══ Material provided

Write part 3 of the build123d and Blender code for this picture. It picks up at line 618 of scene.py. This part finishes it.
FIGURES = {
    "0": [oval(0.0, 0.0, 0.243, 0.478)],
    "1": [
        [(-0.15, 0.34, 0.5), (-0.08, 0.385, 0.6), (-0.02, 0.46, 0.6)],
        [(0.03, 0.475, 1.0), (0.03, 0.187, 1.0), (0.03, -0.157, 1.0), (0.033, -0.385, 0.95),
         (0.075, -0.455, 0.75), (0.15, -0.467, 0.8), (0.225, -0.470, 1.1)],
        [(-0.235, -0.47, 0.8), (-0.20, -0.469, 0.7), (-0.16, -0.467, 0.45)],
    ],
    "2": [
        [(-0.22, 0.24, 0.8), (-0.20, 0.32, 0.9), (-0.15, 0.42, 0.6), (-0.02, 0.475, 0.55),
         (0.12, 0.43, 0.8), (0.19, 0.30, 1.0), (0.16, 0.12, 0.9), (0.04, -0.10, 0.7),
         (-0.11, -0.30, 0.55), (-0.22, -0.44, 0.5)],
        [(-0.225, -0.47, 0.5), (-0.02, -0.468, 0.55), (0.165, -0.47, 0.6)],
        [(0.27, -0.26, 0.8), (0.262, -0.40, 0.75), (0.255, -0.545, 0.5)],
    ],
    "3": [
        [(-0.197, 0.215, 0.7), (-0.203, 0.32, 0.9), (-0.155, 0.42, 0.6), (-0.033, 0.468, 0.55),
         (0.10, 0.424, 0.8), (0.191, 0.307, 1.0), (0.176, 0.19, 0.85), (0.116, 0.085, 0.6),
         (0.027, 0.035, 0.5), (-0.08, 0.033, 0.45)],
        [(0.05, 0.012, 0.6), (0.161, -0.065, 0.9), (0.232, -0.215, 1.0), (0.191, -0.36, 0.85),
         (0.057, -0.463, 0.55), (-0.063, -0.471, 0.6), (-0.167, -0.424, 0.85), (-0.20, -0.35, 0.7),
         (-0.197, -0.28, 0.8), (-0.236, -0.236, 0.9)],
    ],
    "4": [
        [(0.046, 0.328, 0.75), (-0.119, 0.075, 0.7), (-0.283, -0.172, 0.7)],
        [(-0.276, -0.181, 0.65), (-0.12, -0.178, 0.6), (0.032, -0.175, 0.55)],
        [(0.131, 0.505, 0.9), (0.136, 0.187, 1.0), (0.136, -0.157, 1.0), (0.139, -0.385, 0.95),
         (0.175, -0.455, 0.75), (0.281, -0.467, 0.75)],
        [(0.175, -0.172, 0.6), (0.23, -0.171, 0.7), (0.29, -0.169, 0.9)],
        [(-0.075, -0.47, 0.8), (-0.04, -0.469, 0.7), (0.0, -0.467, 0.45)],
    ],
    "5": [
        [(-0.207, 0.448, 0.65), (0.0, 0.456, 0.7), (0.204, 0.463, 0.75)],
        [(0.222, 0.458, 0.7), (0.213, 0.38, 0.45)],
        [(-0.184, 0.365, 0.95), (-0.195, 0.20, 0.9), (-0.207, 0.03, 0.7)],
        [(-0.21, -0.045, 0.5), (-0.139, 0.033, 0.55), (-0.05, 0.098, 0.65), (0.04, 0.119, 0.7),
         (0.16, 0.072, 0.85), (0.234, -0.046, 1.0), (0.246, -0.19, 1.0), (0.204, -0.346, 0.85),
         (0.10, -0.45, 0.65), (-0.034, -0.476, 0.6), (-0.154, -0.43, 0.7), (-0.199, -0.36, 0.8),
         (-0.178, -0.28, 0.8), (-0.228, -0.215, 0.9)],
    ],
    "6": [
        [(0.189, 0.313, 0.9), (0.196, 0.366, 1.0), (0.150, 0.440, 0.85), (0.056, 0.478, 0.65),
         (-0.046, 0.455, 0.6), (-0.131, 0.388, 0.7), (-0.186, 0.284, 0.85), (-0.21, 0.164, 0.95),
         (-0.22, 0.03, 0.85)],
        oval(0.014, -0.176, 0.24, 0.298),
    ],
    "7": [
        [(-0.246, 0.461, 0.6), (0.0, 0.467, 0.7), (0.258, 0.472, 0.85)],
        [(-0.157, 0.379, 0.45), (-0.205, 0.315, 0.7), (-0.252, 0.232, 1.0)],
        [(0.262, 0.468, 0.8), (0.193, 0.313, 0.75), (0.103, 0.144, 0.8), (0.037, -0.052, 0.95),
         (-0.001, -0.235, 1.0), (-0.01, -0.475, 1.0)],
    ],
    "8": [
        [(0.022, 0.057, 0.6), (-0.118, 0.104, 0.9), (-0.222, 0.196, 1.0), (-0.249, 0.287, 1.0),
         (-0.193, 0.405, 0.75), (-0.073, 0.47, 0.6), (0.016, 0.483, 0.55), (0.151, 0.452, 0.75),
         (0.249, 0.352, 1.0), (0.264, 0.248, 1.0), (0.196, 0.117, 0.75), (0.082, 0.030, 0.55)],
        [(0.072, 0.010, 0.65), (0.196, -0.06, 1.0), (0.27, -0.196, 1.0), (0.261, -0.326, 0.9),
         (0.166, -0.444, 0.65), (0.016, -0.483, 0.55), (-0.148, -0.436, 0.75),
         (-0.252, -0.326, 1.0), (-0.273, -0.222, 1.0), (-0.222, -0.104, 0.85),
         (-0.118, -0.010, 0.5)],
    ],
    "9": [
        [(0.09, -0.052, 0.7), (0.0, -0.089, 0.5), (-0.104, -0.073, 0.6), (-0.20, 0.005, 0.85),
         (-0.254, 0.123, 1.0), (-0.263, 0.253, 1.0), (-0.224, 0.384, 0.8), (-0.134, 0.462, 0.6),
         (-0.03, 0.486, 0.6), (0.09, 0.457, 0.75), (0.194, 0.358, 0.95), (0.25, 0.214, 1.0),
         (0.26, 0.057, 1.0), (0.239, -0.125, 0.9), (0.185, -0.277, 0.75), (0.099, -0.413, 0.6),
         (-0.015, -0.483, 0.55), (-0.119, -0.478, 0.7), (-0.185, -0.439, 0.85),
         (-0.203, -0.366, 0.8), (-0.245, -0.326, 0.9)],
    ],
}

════

■ **Challenge**: Write out the full listing exactly as given.

■ **Full answer**:
Write part 3 of the build123d and Blender code for this picture. It picks up at line 618 of scene.py. This part finishes it.
FIGURES = {
    "0": [oval(0.0, 0.0, 0.243, 0.478)],
    "1": [
        [(-0.15, 0.34, 0.5), (-0.08, 0.385, 0.6), (-0.02, 0.46, 0.6)],
        [(0.03, 0.475, 1.0), (0.03, 0.187, 1.0), (0.03, -0.157, 1.0), (0.033, -0.385, 0.95),
         (0.075, -0.455, 0.75), (0.15, -0.467, 0.8), (0.225, -0.470, 1.1)],
        [(-0.235, -0.47, 0.8), (-0.20, -0.469, 0.7), (-0.16, -0.467, 0.45)],
    ],
    "2": [
        [(-0.22, 0.24, 0.8), (-0.20, 0.32, 0.9), (-0.15, 0.42, 0.6), (-0.02, 0.475, 0.55),
         (0.12, 0.43, 0.8), (0.19, 0.30, 1.0), (0.16, 0.12, 0.9), (0.04, -0.10, 0.7),
         (-0.11, -0.30, 0.55), (-0.22, -0.44, 0.5)],
        [(-0.225, -0.47, 0.5), (-0.02, -0.468, 0.55), (0.165, -0.47, 0.6)],
        [(0.27, -0.26, 0.8), (0.262, -0.40, 0.75), (0.255, -0.545, 0.5)],
    ],
    "3": [
        [(-0.197, 0.215, 0.7), (-0.203, 0.32, 0.9), (-0.155, 0.42, 0.6), (-0.033, 0.468, 0.55),
         (0.10, 0.424, 0.8), (0.191, 0.307, 1.0), (0.176, 0.19, 0.85), (0.116, 0.085, 0.6),
         (0.027, 0.035, 0.5), (-0.08, 0.033, 0.45)],
        [(0.05, 0.012, 0.6), (0.161, -0.065, 0.9), (0.232, -0.215, 1.0), (0.191, -0.36, 0.85),
         (0.057, -0.463, 0.55), (-0.063, -0.471, 0.6), (-0.167, -0.424, 0.85), (-0.20, -0.35, 0.7),
         (-0.197, -0.28, 0.8), (-0.236, -0.236, 0.9)],
    ],
    "4": [
        [(0.046, 0.328, 0.75), (-0.119, 0.075, 0.7), (-0.283, -0.172, 0.7)],
        [(-0.276, -0.181, 0.65), (-0.12, -0.178, 0.6), (0.032, -0.175, 0.55)],
        [(0.131, 0.505, 0.9), (0.136, 0.187, 1.0), (0.136, -0.157, 1.0), (0.139, -0.385, 0.95),
         (0.175, -0.455, 0.75), (0.281, -0.467, 0.75)],
        [(0.175, -0.172, 0.6), (0.23, -0.171, 0.7), (0.29, -0.169, 0.9)],
        [(-0.075, -0.47, 0.8), (-0.04, -0.469, 0.7), (0.0, -0.467, 0.45)],
    ],
    "5": [
        [(-0.207, 0.448, 0.65), (0.0, 0.456, 0.7), (0.204, 0.463, 0.75)],
        [(0.222, 0.458, 0.7), (0.213, 0.38, 0.45)],
        [(-0.184, 0.365, 0.95), (-0.195, 0.20, 0.9), (-0.207, 0.03, 0.7)],
        [(-0.21, -0.045, 0.5), (-0.139, 0.033, 0.55), (-0.05, 0.098, 0.65), (0.04, 0.119, 0.7),
         (0.16, 0.072, 0.85), (0.234, -0.046, 1.0), (0.246, -0.19, 1.0), (0.204, -0.346, 0.85),
         (0.10, -0.45, 0.65), (-0.034, -0.476, 0.6), (-0.154, -0.43, 0.7), (-0.199, -0.36, 0.8),
         (-0.178, -0.28, 0.8), (-0.228, -0.215, 0.9)],
    ],
    "6": [
        [(0.189, 0.313, 0.9), (0.196, 0.366, 1.0), (0.150, 0.440, 0.85), (0.056, 0.478, 0.65),
         (-0.046, 0.455, 0.6), (-0.131, 0.388, 0.7), (-0.186, 0.284, 0.85), (-0.21, 0.164, 0.95),
         (-0.22, 0.03, 0.85)],
        oval(0.014, -0.176, 0.24, 0.298),
    ],
    "7": [
        [(-0.246, 0.461, 0.6), (0.0, 0.467, 0.7), (0.258, 0.472, 0.85)],
        [(-0.157, 0.379, 0.45), (-0.205, 0.315, 0.7), (-0.252, 0.232, 1.0)],
        [(0.262, 0.468, 0.8), (0.193, 0.313, 0.75), (0.103, 0.144, 0.8), (0.037, -0.052, 0.95),
         (-0.001, -0.235, 1.0), (-0.01, -0.475, 1.0)],
    ],
    "8": [
        [(0.022, 0.057, 0.6), (-0.118, 0.104, 0.9), (-0.222, 0.196, 1.0), (-0.249, 0.287, 1.0),
         (-0.193, 0.405, 0.75), (-0.073, 0.47, 0.6), (0.016, 0.483, 0.55), (0.151, 0.452, 0.75),
         (0.249, 0.352, 1.0), (0.264, 0.248, 1.0), (0.196, 0.117, 0.75), (0.082, 0.030, 0.55)],
        [(0.072, 0.010, 0.65), (0.196, -0.06, 1.0), (0.27, -0.196, 1.0), (0.261, -0.326, 0.9),
         (0.166, -0.444, 0.65), (0.016, -0.483, 0.55), (-0.148, -0.436, 0.75),
         (-0.252, -0.326, 1.0), (-0.273, -0.222, 1.0), (-0.222, -0.104, 0.85),
         (-0.118, -0.010, 0.5)],
    ],
    "9": [
        [(0.09, -0.052, 0.7), (0.0, -0.089, 0.5), (-0.104, -0.073, 0.6), (-0.20, 0.005, 0.85),
         (-0.254, 0.123, 1.0), (-0.263, 0.253, 1.0), (-0.224, 0.384, 0.8), (-0.134, 0.462, 0.6),
         (-0.03, 0.486, 0.6), (0.09, 0.457, 0.75), (0.194, 0.358, 0.95), (0.25, 0.214, 1.0),
         (0.26, 0.057, 1.0), (0.239, -0.125, 0.9), (0.185, -0.277, 0.75), (0.099, -0.413, 0.6),
         (-0.015, -0.483, 0.55), (-0.119, -0.478, 0.7), (-0.185, -0.439, 0.85),
         (-0.203, -0.366, 0.8), (-0.245, -0.326, 0.9)],
    ],
}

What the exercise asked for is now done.